▸ Collected material
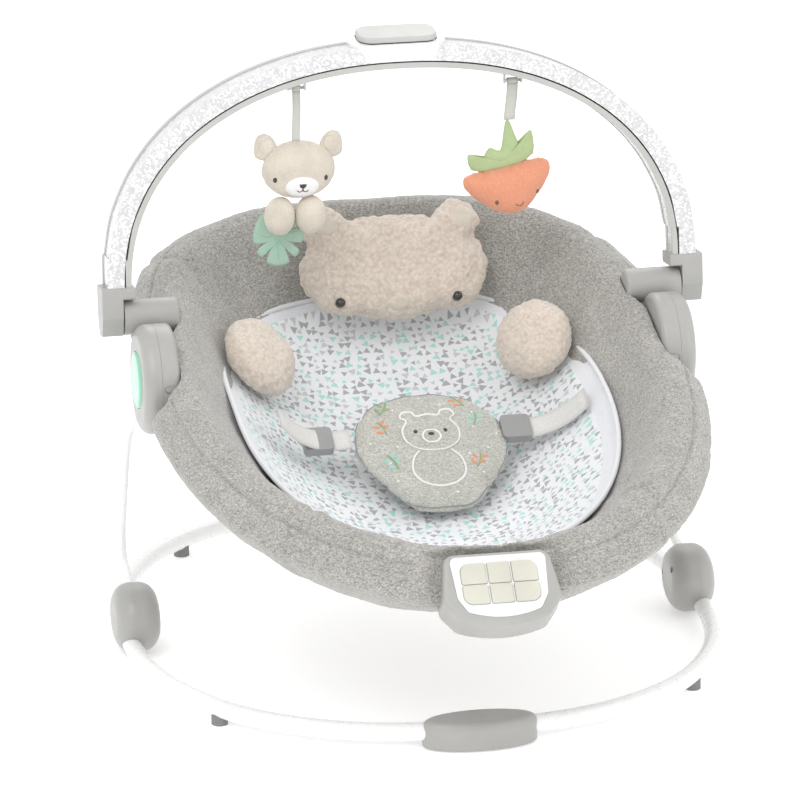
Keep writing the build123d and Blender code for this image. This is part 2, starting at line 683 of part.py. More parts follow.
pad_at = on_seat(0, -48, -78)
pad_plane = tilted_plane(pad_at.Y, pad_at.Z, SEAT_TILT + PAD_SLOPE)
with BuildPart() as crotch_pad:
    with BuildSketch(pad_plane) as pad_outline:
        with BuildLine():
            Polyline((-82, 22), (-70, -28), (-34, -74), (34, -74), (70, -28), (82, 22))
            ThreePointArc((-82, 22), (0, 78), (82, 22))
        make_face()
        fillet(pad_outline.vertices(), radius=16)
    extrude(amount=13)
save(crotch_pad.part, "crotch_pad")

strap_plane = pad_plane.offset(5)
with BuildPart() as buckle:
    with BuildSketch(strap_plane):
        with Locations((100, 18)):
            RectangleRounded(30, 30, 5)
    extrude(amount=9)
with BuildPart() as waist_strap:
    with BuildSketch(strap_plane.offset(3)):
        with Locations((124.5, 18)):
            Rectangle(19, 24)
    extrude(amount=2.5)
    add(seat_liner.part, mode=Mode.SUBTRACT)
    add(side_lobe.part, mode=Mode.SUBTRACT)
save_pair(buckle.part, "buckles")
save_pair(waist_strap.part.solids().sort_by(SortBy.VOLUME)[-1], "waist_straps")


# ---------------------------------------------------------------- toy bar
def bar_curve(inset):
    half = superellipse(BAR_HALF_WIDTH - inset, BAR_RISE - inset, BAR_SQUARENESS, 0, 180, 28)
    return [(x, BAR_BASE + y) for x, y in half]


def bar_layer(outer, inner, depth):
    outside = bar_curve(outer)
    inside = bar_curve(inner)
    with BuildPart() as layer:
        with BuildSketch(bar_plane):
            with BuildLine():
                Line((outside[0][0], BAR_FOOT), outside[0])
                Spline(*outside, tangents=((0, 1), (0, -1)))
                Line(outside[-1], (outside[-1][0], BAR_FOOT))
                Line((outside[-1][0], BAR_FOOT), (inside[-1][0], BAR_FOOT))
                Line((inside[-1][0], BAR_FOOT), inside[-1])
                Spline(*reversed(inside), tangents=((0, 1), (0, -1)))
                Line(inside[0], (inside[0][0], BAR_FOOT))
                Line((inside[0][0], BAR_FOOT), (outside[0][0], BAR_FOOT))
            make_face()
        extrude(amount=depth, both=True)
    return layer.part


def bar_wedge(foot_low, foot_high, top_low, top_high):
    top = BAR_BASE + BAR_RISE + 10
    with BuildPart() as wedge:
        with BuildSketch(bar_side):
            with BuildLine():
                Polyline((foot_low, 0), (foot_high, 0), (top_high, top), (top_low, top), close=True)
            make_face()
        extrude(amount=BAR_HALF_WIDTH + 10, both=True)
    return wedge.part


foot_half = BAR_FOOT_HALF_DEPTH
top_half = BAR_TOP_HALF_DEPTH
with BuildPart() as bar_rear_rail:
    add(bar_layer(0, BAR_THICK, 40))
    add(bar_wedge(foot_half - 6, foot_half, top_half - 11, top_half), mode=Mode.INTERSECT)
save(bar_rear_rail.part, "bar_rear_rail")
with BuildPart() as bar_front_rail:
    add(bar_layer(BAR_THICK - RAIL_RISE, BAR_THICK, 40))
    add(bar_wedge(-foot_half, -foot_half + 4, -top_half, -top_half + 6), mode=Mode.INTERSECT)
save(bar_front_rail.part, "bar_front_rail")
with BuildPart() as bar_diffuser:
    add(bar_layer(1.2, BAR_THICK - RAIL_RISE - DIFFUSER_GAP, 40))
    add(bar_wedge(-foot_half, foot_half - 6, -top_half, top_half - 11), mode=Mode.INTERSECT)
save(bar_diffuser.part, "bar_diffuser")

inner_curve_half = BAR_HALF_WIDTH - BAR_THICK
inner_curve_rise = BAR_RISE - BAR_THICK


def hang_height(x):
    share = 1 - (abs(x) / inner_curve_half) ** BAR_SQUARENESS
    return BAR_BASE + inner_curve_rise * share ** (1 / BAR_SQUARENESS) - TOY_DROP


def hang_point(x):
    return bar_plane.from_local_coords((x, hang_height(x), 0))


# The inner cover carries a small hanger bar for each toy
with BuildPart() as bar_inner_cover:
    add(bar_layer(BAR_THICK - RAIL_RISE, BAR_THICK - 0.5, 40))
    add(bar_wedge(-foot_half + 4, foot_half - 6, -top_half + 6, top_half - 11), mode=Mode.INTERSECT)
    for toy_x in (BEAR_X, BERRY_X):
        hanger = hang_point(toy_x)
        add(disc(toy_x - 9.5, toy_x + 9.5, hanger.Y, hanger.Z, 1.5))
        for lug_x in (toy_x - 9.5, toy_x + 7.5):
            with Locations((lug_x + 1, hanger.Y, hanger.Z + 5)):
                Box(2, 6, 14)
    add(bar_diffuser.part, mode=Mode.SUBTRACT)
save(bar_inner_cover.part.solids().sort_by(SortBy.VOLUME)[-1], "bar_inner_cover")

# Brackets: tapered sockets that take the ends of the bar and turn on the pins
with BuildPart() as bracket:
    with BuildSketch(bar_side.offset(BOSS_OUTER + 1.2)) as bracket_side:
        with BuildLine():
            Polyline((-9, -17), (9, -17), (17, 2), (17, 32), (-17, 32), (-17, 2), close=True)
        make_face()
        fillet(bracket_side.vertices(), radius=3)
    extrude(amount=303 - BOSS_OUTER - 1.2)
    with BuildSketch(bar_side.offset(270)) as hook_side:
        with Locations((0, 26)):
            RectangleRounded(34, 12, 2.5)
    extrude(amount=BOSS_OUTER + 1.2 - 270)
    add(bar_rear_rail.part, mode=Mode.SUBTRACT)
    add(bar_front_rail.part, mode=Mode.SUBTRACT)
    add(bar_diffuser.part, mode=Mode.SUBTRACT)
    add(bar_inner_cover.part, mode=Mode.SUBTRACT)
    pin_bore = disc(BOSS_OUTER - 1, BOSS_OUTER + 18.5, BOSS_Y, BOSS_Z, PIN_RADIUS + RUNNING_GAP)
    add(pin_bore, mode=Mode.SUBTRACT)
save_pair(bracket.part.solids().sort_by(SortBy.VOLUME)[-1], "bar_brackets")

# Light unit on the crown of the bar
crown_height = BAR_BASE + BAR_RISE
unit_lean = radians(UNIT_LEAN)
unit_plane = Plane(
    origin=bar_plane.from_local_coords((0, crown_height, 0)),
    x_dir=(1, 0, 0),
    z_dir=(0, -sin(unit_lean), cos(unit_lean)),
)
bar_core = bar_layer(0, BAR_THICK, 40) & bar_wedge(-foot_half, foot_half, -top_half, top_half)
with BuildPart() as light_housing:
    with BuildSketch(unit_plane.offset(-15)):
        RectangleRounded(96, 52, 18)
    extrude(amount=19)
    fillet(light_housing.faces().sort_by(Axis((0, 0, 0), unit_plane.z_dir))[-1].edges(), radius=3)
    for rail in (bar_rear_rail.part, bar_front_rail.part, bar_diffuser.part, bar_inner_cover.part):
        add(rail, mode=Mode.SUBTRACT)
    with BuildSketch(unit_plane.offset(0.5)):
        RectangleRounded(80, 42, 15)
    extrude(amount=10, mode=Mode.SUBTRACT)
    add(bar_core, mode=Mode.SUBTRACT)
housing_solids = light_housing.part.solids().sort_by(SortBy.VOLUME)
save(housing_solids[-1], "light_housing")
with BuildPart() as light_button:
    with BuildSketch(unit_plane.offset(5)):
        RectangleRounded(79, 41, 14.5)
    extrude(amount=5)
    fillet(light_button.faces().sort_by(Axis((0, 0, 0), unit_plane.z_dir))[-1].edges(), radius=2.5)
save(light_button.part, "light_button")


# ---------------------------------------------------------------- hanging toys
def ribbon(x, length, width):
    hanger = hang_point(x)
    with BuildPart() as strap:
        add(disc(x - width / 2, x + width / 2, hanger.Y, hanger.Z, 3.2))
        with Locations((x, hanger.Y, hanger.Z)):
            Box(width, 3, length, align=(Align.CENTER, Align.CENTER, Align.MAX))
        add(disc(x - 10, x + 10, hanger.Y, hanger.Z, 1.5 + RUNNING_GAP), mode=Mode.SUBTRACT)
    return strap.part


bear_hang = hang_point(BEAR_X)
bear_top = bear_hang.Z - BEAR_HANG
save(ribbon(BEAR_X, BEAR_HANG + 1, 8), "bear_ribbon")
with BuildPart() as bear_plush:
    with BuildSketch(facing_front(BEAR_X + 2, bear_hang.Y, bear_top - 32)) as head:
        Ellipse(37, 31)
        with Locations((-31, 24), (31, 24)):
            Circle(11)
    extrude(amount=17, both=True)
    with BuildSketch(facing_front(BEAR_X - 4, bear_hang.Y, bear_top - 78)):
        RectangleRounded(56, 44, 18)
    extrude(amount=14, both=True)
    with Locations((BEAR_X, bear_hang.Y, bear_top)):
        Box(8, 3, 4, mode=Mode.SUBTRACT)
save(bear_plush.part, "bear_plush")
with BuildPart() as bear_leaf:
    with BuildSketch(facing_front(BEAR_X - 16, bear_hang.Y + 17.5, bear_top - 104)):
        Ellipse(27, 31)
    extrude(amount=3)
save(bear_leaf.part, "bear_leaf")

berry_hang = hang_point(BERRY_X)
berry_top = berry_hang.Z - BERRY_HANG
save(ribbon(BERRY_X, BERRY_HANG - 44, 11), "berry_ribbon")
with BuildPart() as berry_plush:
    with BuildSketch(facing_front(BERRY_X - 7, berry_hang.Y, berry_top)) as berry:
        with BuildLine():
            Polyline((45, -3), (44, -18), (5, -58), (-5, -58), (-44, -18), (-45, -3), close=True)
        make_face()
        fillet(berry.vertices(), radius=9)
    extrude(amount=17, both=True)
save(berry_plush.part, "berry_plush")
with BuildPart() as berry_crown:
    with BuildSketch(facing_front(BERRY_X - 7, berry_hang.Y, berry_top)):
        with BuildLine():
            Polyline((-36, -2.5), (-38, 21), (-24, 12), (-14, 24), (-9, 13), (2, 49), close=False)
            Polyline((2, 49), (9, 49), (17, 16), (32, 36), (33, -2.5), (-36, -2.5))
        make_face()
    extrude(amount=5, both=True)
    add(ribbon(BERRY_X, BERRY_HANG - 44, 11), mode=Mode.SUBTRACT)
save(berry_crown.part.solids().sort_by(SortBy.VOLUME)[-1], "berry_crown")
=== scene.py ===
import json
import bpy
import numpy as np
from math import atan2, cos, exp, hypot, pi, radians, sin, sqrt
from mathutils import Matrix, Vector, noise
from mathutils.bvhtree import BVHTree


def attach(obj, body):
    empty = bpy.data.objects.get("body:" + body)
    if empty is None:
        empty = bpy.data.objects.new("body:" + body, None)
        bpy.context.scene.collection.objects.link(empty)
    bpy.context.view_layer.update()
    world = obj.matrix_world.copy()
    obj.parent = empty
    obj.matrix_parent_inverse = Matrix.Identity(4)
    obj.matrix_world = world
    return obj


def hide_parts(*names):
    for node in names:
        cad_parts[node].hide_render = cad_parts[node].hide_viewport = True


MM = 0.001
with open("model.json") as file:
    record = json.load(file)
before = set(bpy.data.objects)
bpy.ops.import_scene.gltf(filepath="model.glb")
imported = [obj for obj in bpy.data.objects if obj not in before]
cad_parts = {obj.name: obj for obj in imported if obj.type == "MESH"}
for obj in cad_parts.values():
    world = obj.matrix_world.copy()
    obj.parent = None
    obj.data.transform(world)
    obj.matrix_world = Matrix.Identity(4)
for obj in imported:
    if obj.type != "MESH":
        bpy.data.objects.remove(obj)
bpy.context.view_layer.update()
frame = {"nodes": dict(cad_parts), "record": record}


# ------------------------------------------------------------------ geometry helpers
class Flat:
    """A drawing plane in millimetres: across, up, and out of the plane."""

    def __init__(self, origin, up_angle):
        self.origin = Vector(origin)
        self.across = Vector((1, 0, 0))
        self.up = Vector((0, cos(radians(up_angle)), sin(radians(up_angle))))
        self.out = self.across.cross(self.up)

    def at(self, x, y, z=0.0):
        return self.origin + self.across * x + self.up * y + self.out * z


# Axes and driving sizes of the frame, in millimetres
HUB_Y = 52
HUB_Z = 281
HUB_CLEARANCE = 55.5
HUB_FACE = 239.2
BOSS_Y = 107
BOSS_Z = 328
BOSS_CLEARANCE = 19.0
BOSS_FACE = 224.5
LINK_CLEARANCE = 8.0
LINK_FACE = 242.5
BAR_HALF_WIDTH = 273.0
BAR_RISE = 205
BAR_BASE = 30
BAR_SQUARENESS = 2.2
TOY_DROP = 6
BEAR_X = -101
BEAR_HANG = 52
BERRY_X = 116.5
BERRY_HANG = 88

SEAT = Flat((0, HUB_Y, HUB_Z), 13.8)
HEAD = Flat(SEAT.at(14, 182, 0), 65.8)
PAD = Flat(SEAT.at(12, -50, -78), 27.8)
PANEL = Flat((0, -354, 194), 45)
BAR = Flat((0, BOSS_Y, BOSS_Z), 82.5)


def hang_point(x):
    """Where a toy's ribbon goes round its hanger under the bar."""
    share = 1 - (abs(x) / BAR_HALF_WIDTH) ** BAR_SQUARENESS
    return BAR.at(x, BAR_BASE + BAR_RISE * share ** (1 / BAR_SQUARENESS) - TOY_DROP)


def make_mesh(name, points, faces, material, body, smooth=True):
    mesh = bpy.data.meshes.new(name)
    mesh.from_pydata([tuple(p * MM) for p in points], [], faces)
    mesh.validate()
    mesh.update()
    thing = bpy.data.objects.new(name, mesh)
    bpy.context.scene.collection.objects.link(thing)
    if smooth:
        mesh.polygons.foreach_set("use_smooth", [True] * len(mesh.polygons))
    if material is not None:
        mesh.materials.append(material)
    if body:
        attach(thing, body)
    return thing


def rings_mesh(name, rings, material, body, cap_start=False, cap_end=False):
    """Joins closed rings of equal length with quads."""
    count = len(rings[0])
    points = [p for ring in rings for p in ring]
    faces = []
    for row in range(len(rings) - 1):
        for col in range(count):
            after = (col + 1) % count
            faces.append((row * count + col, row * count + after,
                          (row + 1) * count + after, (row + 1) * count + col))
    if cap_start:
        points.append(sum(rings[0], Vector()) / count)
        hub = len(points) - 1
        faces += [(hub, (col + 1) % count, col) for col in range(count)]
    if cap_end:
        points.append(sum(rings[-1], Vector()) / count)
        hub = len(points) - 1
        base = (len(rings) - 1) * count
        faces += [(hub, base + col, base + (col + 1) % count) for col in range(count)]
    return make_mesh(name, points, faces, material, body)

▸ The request
Above is a listing; print exactly its lines from the one with "obj.data.transform(world)" through the one with "drawing plane in", and no other lines.

▸ Expected output
    obj.data.transform(world)
    obj.matrix_world = Matrix.Identity(4)
for obj in imported:
    if obj.type != "MESH":
        bpy.data.objects.remove(obj)
bpy.context.view_layer.update()
frame = {"nodes": dict(cad_parts), "record": record}


# ------------------------------------------------------------------ geometry helpers
class Flat:
    """A drawing plane in millimetres: across, up, and out of the plane."""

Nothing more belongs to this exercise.